» THE PROBLEM: Pull out all lines from the listing below in which the word "bodies" appears.

::::

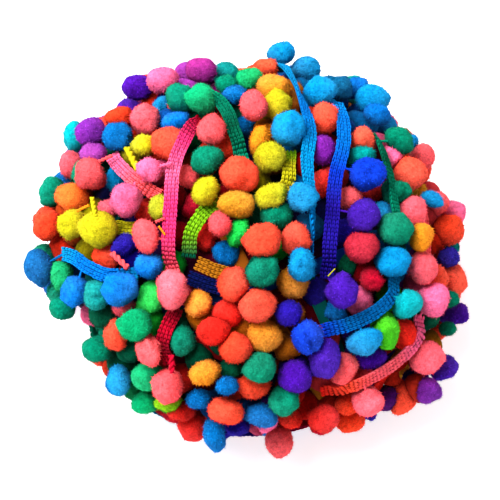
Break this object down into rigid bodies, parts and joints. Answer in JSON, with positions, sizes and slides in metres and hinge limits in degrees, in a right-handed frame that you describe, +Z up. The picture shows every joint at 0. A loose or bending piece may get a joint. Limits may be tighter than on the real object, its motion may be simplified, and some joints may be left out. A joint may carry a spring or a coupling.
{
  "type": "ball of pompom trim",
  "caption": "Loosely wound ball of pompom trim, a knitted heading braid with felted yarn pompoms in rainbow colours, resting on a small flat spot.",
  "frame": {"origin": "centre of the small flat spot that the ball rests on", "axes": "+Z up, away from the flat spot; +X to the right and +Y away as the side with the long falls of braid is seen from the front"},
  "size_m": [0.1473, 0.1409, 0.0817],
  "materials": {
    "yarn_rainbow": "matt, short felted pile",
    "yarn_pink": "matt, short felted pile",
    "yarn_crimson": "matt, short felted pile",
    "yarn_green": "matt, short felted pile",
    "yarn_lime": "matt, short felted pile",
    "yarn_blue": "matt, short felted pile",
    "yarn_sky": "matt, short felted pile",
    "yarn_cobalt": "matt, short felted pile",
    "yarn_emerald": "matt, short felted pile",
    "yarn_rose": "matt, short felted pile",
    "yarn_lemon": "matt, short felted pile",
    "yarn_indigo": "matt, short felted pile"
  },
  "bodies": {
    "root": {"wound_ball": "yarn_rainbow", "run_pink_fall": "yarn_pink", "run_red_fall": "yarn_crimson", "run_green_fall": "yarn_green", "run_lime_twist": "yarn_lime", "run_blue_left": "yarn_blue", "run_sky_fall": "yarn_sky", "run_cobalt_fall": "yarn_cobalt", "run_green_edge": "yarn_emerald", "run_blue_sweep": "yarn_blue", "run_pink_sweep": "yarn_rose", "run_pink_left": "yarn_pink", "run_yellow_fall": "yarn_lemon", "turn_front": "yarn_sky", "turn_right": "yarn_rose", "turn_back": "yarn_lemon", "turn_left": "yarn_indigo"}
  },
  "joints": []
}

::::

» ANSWER TO THE PROBLEM:
Break this object down into rigid bodies, parts and joints. Answer in JSON, with positions, sizes and slides in metres and hinge limits in degrees, in a right-handed frame that you describe, +Z up. The picture shows every joint at 0. A loose or bending piece may get a joint. Limits may be tighter than on the real object, its motion may be simplified, and some joints may be left out. A joint may carry a spring or a coupling.
  "bodies": {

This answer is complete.